きたないものを浄めるために

 私は入信するまでは理髪店を経営しておりました。
そして、入信と同時に鋏とバリカンを棄てて、御神業一途に進む決意をしたわけであります。

 昭和二十六年に、明主様は春秋二回、関西地方にご巡教されることになりました。教会長先生のおはからいで、京都ご滞在中、明主様のお顔のお髭剃りの御奉仕をさせていただくことになり、初めてのお宿、木村別邸に参上いたしました。

 そうした仕事をするのは久しぶりのことですので、新しく道具も揃えまして、万事手落ちなく御奉仕できますよう祈願して、恐る恐る、生まれて初めて明主様のお側近く参上いたしました。

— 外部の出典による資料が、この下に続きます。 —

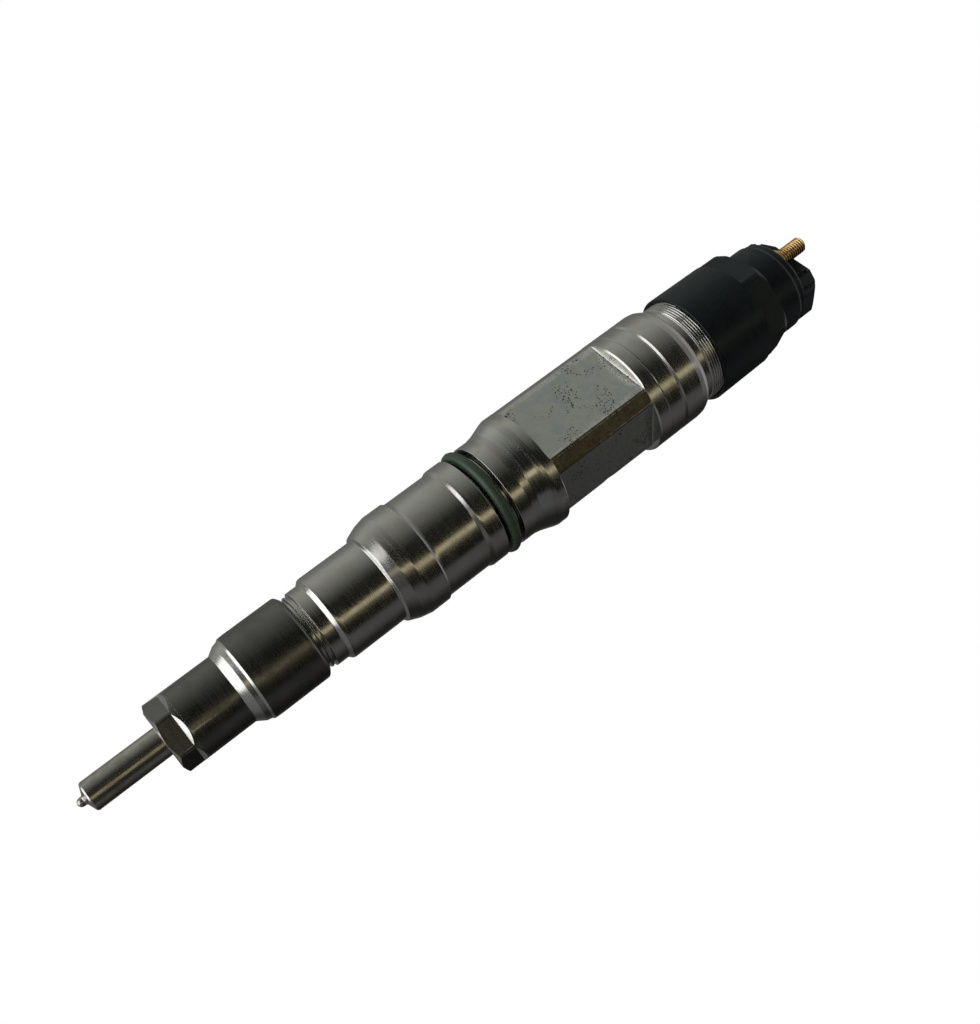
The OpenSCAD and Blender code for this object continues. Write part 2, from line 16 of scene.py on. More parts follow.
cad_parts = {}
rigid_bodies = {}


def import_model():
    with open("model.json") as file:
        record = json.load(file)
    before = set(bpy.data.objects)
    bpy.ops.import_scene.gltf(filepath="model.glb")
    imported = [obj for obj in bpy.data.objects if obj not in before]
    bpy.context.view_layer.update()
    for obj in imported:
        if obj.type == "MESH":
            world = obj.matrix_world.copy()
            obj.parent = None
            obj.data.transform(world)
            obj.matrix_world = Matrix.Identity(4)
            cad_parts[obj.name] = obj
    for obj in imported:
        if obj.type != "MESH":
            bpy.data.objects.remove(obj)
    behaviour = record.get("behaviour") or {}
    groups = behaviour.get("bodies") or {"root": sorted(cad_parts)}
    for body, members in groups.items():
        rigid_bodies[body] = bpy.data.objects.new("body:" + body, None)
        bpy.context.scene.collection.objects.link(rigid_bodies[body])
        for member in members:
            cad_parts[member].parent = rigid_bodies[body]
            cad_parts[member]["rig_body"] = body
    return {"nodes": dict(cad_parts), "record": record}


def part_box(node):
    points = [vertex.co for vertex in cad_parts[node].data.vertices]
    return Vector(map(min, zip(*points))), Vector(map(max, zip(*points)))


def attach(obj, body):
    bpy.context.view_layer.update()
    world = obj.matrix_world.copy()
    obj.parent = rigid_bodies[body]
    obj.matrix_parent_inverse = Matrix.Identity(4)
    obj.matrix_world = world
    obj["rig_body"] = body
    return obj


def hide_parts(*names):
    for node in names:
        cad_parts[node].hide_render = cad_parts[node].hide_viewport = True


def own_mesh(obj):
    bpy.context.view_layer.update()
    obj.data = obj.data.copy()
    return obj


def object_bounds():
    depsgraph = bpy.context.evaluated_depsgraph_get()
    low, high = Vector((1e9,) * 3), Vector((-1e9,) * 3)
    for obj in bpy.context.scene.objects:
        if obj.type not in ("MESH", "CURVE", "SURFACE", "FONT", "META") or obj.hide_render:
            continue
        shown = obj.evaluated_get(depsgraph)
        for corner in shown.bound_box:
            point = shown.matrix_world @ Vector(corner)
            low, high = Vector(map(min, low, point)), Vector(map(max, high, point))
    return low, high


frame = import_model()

 『あなたはどこの教会か?』『住所はどこか』、そう聞かれました時に、私は、自分の住んでいる所を卑下していましたのでとっさに、「遊廓のある所でございます。お恥ずかしいことでございます」と答えました。

 すると、それまでにこやかにお笑いになっていた明主様は、急にきついお顔をお見せになられ、大きなお声で、『何が恥ずかしい。そうした場所で御神業をするということは、それがあなたに与えられた使命なのだ。卑下することはない。大いに誇りをもっておやりなさい』とおっしゃったのです。それからも何か重ねてお言葉があったようですが、感激に打震える私の頭には、十分にはいらなかったようです。

 明主様はそのまま、ぐっすりと熟睡されました。
初めての私に、なんらの警戒もなされず、気持よさそうなお姿でありました。